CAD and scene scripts
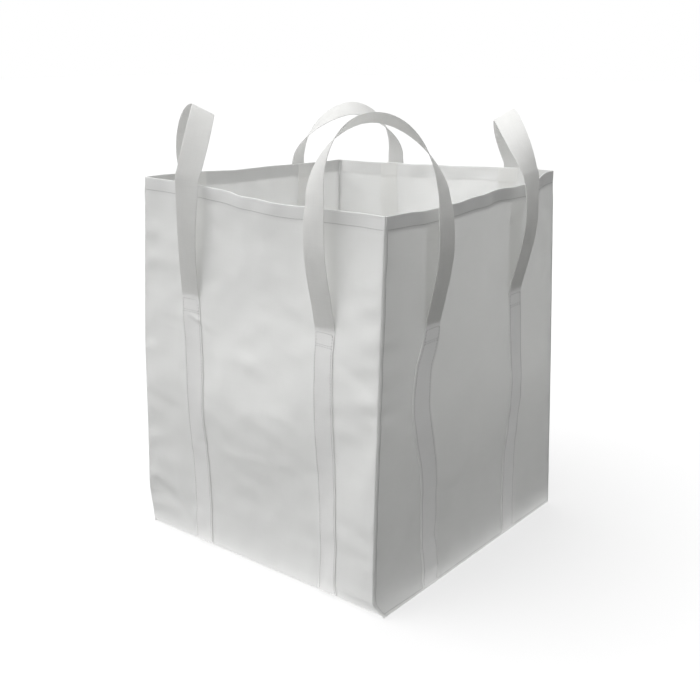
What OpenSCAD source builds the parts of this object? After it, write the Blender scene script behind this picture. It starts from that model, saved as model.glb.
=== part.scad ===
// Bulk bag: an open-topped, flat-bottomed woven bag with four lifting loops.
// The origin is the middle of the floor's underside. +Z is up, -Y is the front wall.

/* [Bag] */
// Outside width of the square floor
base_w = 930; // [900:10:980]
// Outside width of the square rim
rim_w = 870; // [850:10:900]
// Height of the rim above the floor
bag_h = 1100; // [1000:10:1200]
// Thickness of the woven cloth
cloth_t = 1.2; // [0.8:0.1:2]
// Depth of the hem folded inwards at the rim
hem_h = 40; // [20:5:60]

/* [Loops] */
// Width of the webbing
webbing_w = 70; // [50:5:80]
// Thickness of the webbing
webbing_t = 2.4; // [1.6:0.2:3]
// Distance from the middle of a wall to the centre line of a strap
strap_x = 240; // [220:5:260]
// Height at which a strap leaves its wall
sewn_h = 775; // [650:5:800]
// How far a loose strap stands off its wall at the rim
strap_bulge = 45; // [30:5:60]
// Height of a loop's crown above the rim
crown_rise = 205; // [200:5:240]
// Lean of a loop's arch towards the middle of the bag, in degrees
arch_lean = 16; // [10:1:20]

/* [Sewing] */
// Diameter of the sewing thread
thread_d = 1.2; // [0.8:0.1:1.6]
// Distance from the edge of a strap or panel to its line of stitches
stitch_margin = 6; // [4:1:10]
// Thickness of the backing strips inside the walls
backing_t = 1.2; // [0.8:0.1:2]
// Height above the floor at which straps, strips and their stitches begin
foot_h = 14; // [10:1:30]

/* [Hidden] */
// clearance between neighbouring pieces
gap = 0.2;
// unsewn webbing on each side of a strap's bending line
drop_gap = 40;
// height of an arch's bending line above the rim, and the webbing left free around it
swing_rise = 42;
swing_gap_below = 15;
swing_gap_above = 38;
// clearance at both ends of the webbing that twists
fold_gap = 3.5;
// length over which a backing strip bends inwards below the hem
backing_bend = 6;
// bar tacks across the top of a sewn strap, measured down from the bending line
tack_drops = [8, 40];

wall_lean = atan((base_w - rim_w) / 2 / bag_h);
// rim and bending line, measured along the sloping wall
rim_s = bag_h / cos(wall_lean);
sewn_s = sewn_h / cos(wall_lean);
swing_s = rim_s + swing_rise;
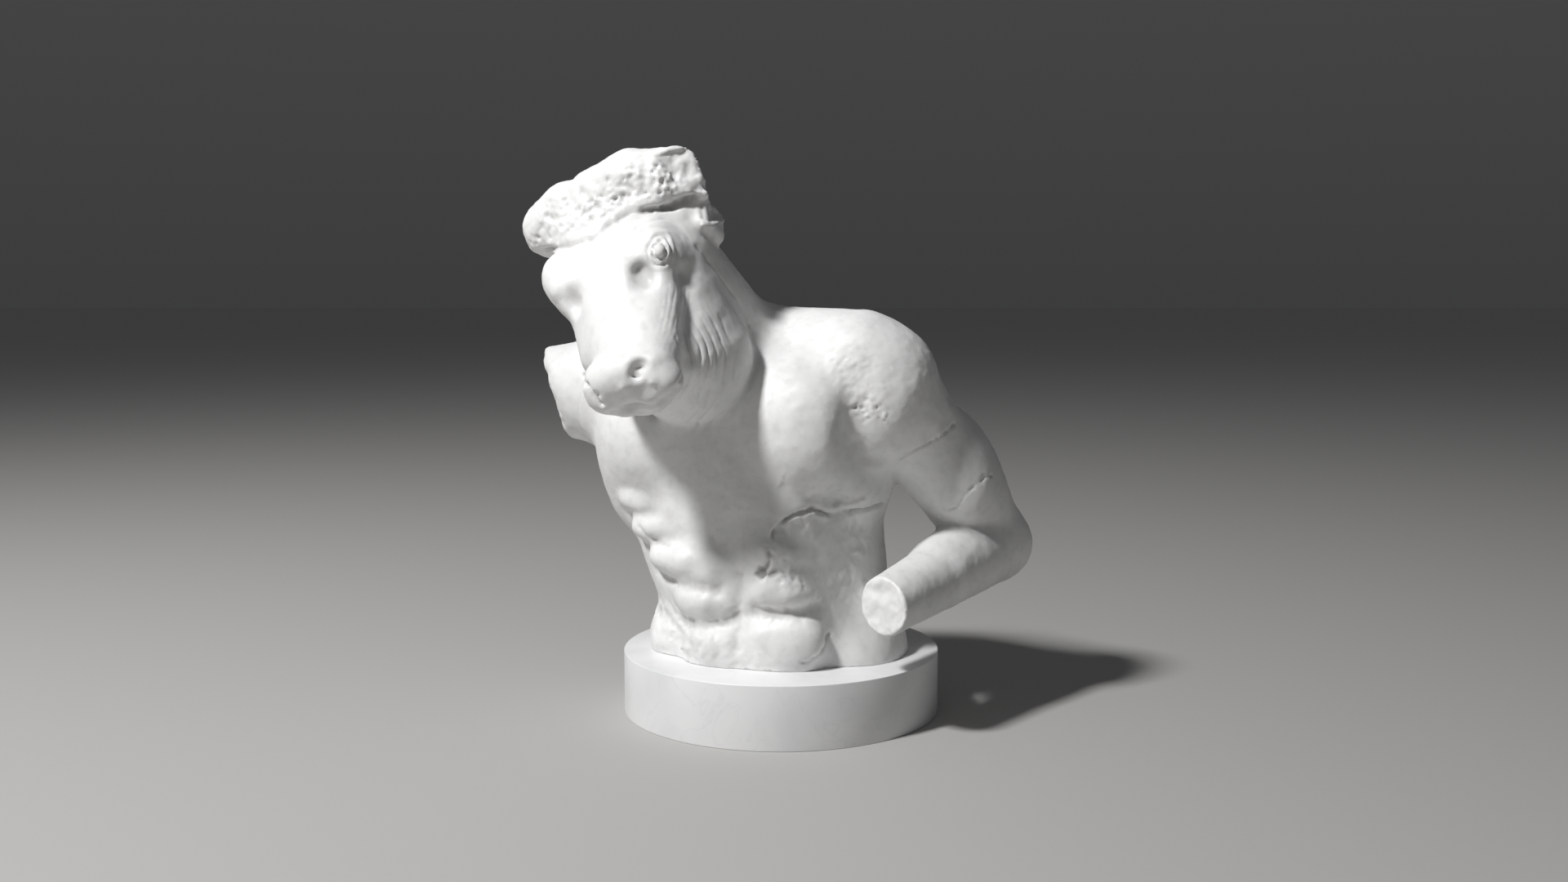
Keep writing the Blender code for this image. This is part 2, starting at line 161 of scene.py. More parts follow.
class Ball:
    """An ellipsoid, with its radii along the rows of a frame."""

    def __init__(self, centre: Point | np.ndarray, radii: Point, frame: ROWS | None = None) -> None:
        """Keeps the centre, radii and frame."""
        self.centre = np.array(centre, float)
        self.radii = np.array(radii, float) * np.ones(3)
        self.frame = np.eye(3) if frame is None else frame
        self.reach = self.radii.max()

    def distance(self, points: np.ndarray) -> np.ndarray:
        """Distance of each point."""
        local = (points - self.centre) @ self.frame.T
        share = np.linalg.norm(local / self.radii, axis=1)
        slope = np.linalg.norm(local / self.radii**2, axis=1)
        return share * (share - 1.0) / np.maximum(slope, TINY)

    def shape(self, sphere: np.ndarray) -> np.ndarray:
        """A unit sphere's points pressed into this form."""
        return self.centre + (sphere * self.radii) @ self.frame


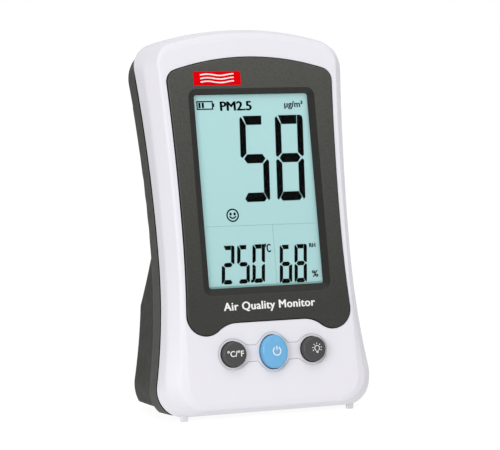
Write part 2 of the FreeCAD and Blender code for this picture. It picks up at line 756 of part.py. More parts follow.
def finish_stem(body, x):
    stem = new_sketch(body, dims.stem_back)
    draw_circle(stem, x, dims.button_level, dims.stem_radius)
    pad(body, stem, dims.flange_front - dims.stem_back)
    return body


def make_switch_plunger(name, side):
    return rod(name, dims.stem_radius, dims.stem_back - dims.plunger_back,
               (dims.button_pitch * side, dims.button_level, dims.plunger_back))


def make_button_switches():
    switches = []
    for side in (-1, 0, 1):
        x = dims.button_pitch * side
        case = middle_block("switch_case", dims.switch_side, x,
                            dims.button_level - dims.switch_side / 2, dims.switch_side,
                            dims.board_front, dims.switch_front)
        bore = rod("switch_hole", dims.switch_bore, dims.switch_front,
                   (x, dims.button_level, dims.switch_floor))
        switches.append(cut("switch", case, bore))
    return bundle("button_switches", switches)


# ---------------------------------------------------------------- boards and board parts

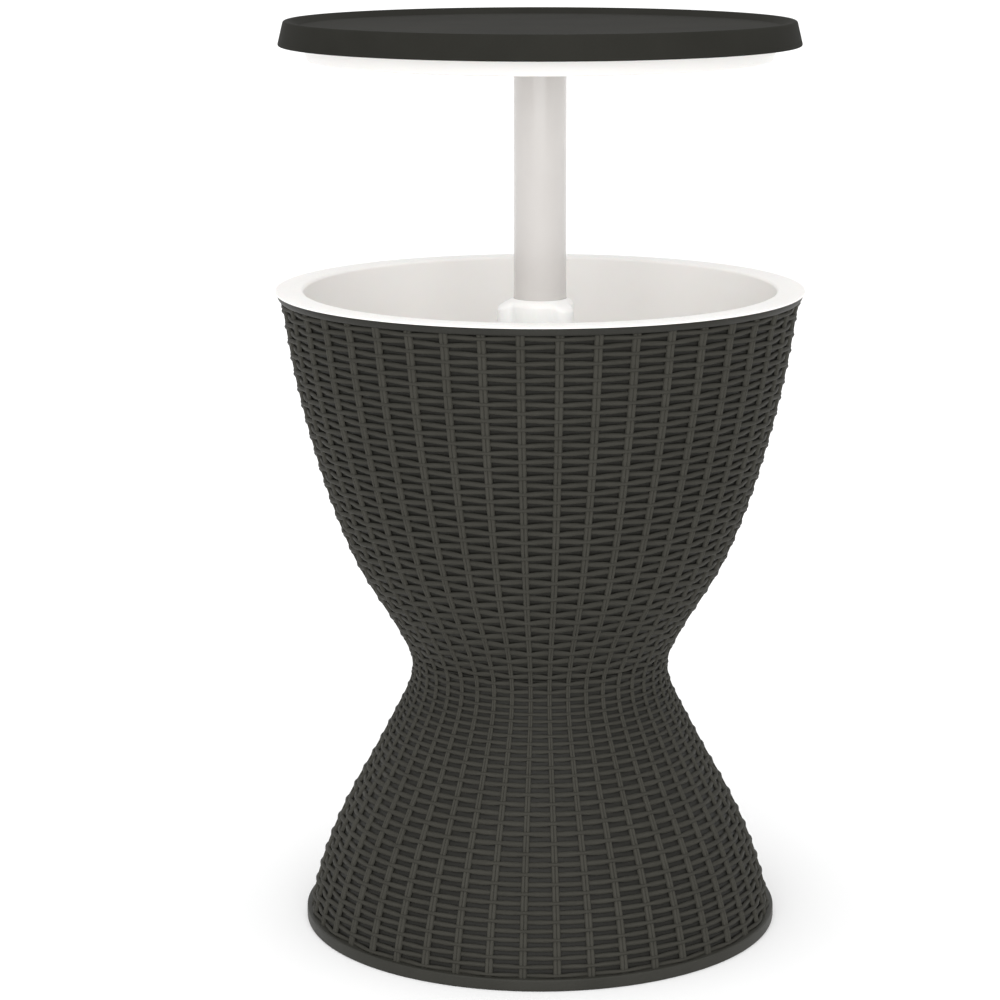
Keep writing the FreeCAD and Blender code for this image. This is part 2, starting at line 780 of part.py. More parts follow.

### Problem description
Print every record exactly as it was given.

### Written answer
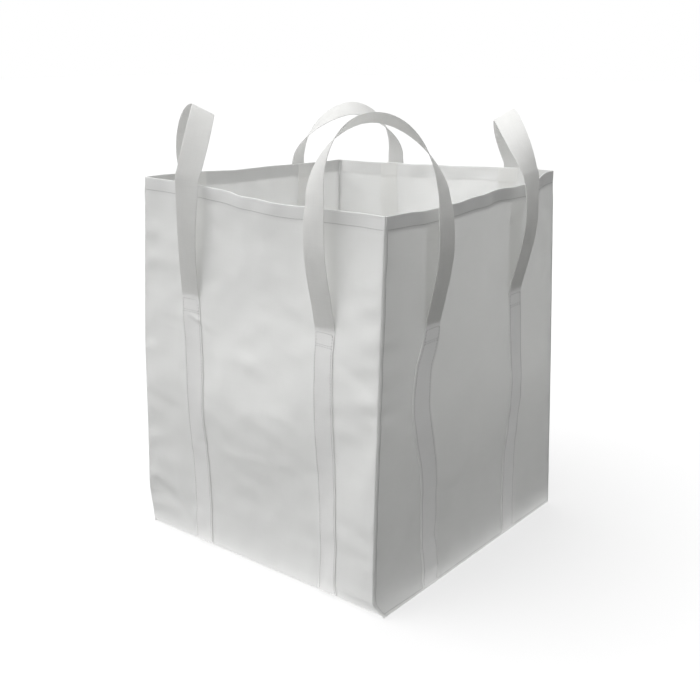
What OpenSCAD source builds the parts of this object? After it, write the Blender scene script behind this picture. It starts from that model, saved as model.glb.
=== part.scad ===
// Bulk bag: an open-topped, flat-bottomed woven bag with four lifting loops.
// The origin is the middle of the floor's underside. +Z is up, -Y is the front wall.

/* [Bag] */
// Outside width of the square floor
base_w = 930; // [900:10:980]
// Outside width of the square rim
rim_w = 870; // [850:10:900]
// Height of the rim above the floor
bag_h = 1100; // [1000:10:1200]
// Thickness of the woven cloth
cloth_t = 1.2; // [0.8:0.1:2]
// Depth of the hem folded inwards at the rim
hem_h = 40; // [20:5:60]

/* [Loops] */
// Width of the webbing
webbing_w = 70; // [50:5:80]
// Thickness of the webbing
webbing_t = 2.4; // [1.6:0.2:3]
// Distance from the middle of a wall to the centre line of a strap
strap_x = 240; // [220:5:260]
// Height at which a strap leaves its wall
sewn_h = 775; // [650:5:800]
// How far a loose strap stands off its wall at the rim
strap_bulge = 45; // [30:5:60]
// Height of a loop's crown above the rim
crown_rise = 205; // [200:5:240]
// Lean of a loop's arch towards the middle of the bag, in degrees
arch_lean = 16; // [10:1:20]

/* [Sewing] */
// Diameter of the sewing thread
thread_d = 1.2; // [0.8:0.1:1.6]
// Distance from the edge of a strap or panel to its line of stitches
stitch_margin = 6; // [4:1:10]
// Thickness of the backing strips inside the walls
backing_t = 1.2; // [0.8:0.1:2]
// Height above the floor at which straps, strips and their stitches begin
foot_h = 14; // [10:1:30]

/* [Hidden] */
// clearance between neighbouring pieces
gap = 0.2;
// unsewn webbing on each side of a strap's bending line
drop_gap = 40;
// height of an arch's bending line above the rim, and the webbing left free around it
swing_rise = 42;
swing_gap_below = 15;
swing_gap_above = 38;
// clearance at both ends of the webbing that twists
fold_gap = 3.5;
// length over which a backing strip bends inwards below the hem
backing_bend = 6;
// bar tacks across the top of a sewn strap, measured down from the bending line
tack_drops = [8, 40];

wall_lean = atan((base_w - rim_w) / 2 / bag_h);
// rim and bending line, measured along the sloping wall
rim_s = bag_h / cos(wall_lean);
sewn_s = sewn_h / cos(wall_lean);
swing_s = rim_s + swing_rise;
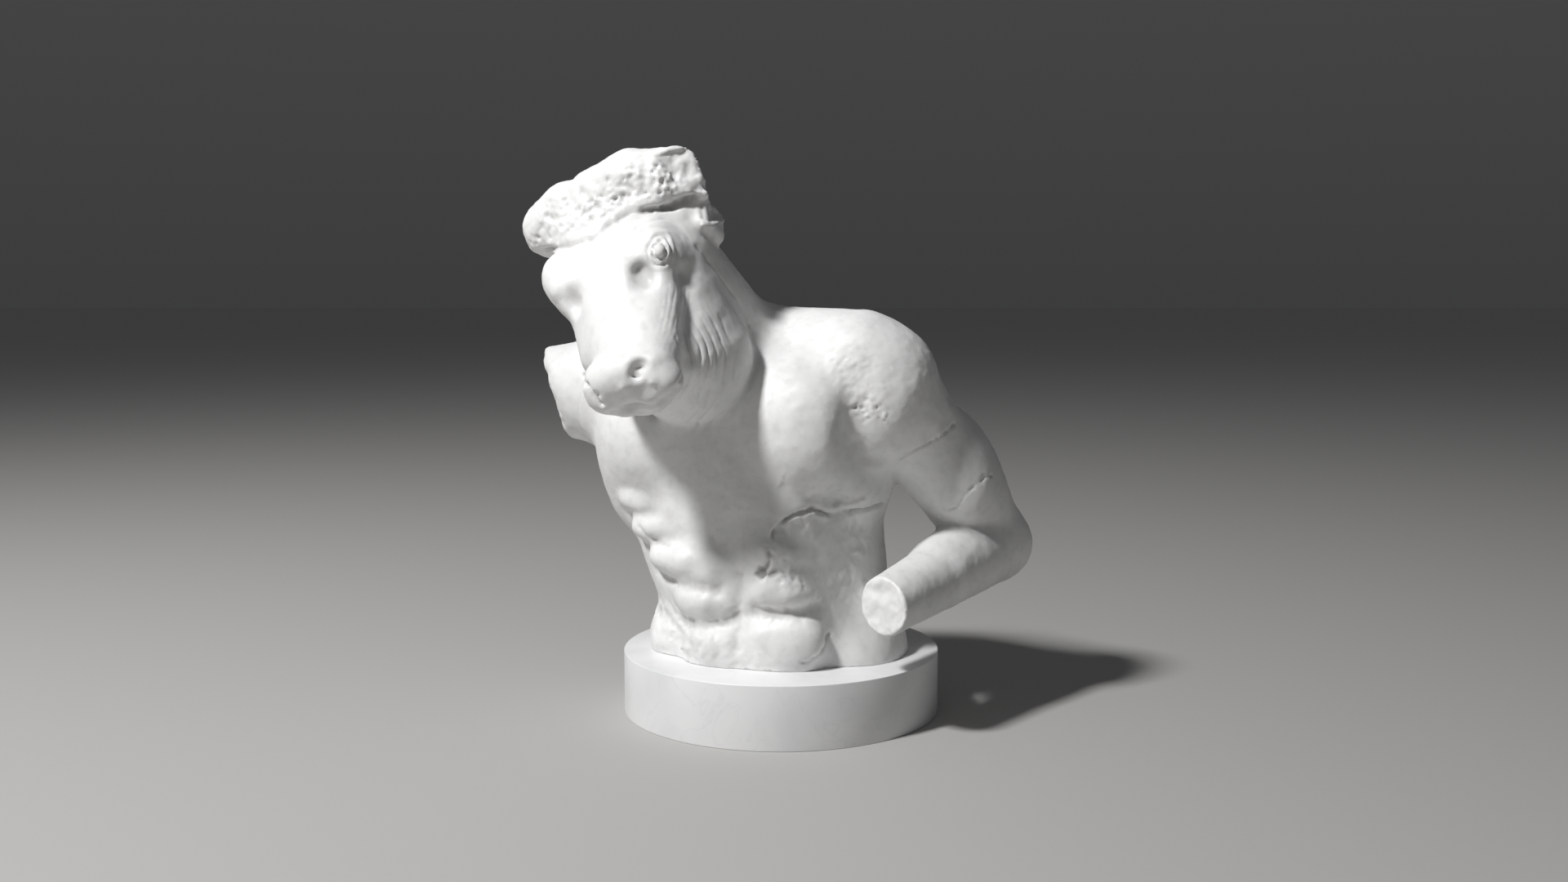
Keep writing the Blender code for this image. This is part 2, starting at line 161 of scene.py. More parts follow.
class Ball:
    """An ellipsoid, with its radii along the rows of a frame."""

    def __init__(self, centre: Point | np.ndarray, radii: Point, frame: ROWS | None = None) -> None:
        """Keeps the centre, radii and frame."""
        self.centre = np.array(centre, float)
        self.radii = np.array(radii, float) * np.ones(3)
        self.frame = np.eye(3) if frame is None else frame
        self.reach = self.radii.max()

    def distance(self, points: np.ndarray) -> np.ndarray:
        """Distance of each point."""
        local = (points - self.centre) @ self.frame.T
        share = np.linalg.norm(local / self.radii, axis=1)
        slope = np.linalg.norm(local / self.radii**2, axis=1)
        return share * (share - 1.0) / np.maximum(slope, TINY)

    def shape(self, sphere: np.ndarray) -> np.ndarray:
        """A unit sphere's points pressed into this form."""
        return self.centre + (sphere * self.radii) @ self.frame


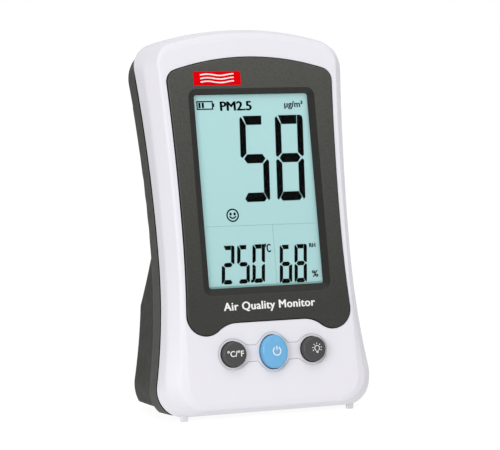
Write part 2 of the FreeCAD and Blender code for this picture. It picks up at line 756 of part.py. More parts follow.
def finish_stem(body, x):
    stem = new_sketch(body, dims.stem_back)
    draw_circle(stem, x, dims.button_level, dims.stem_radius)
    pad(body, stem, dims.flange_front - dims.stem_back)
    return body


def make_switch_plunger(name, side):
    return rod(name, dims.stem_radius, dims.stem_back - dims.plunger_back,
               (dims.button_pitch * side, dims.button_level, dims.plunger_back))


def make_button_switches():
    switches = []
    for side in (-1, 0, 1):
        x = dims.button_pitch * side
        case = middle_block("switch_case", dims.switch_side, x,
                            dims.button_level - dims.switch_side / 2, dims.switch_side,
                            dims.board_front, dims.switch_front)
        bore = rod("switch_hole", dims.switch_bore, dims.switch_front,
                   (x, dims.button_level, dims.switch_floor))
        switches.append(cut("switch", case, bore))
    return bundle("button_switches", switches)


# ---------------------------------------------------------------- boards and board parts

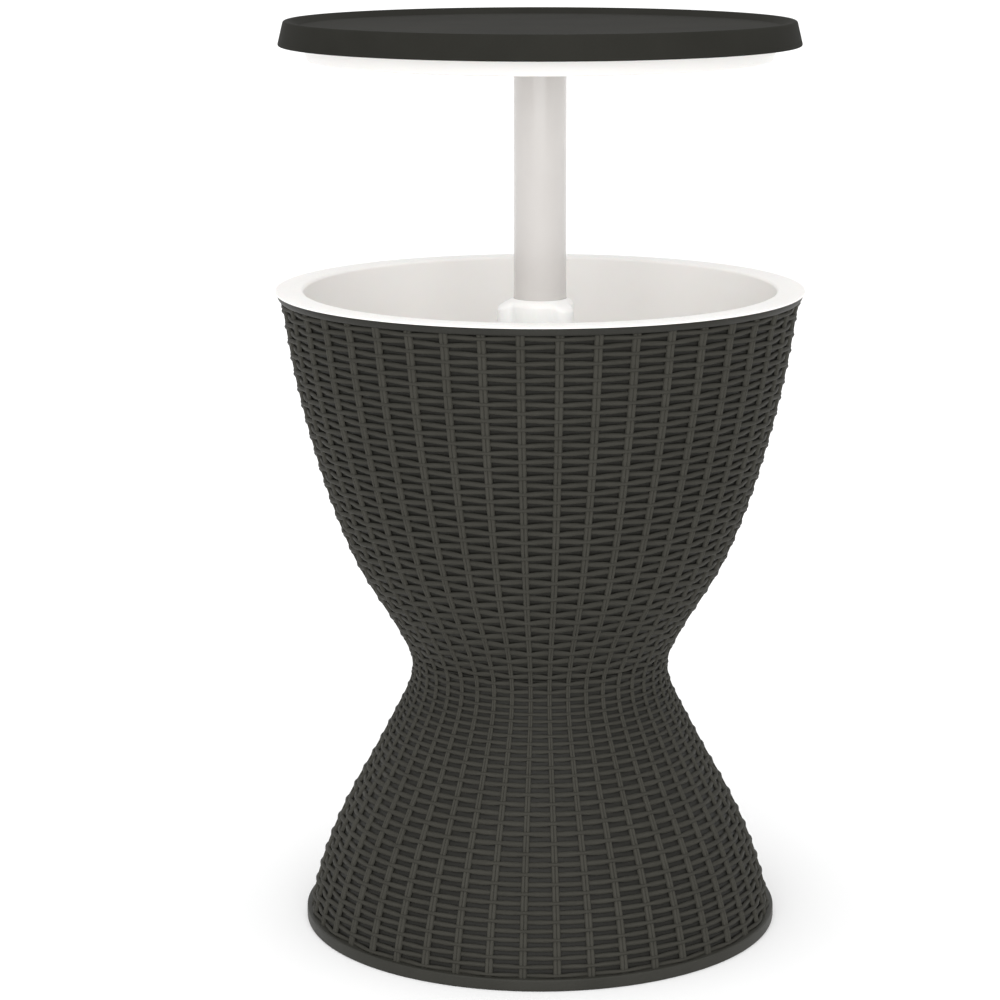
Keep writing the FreeCAD and Blender code for this image. This is part 2, starting at line 780 of part.py. More parts follow.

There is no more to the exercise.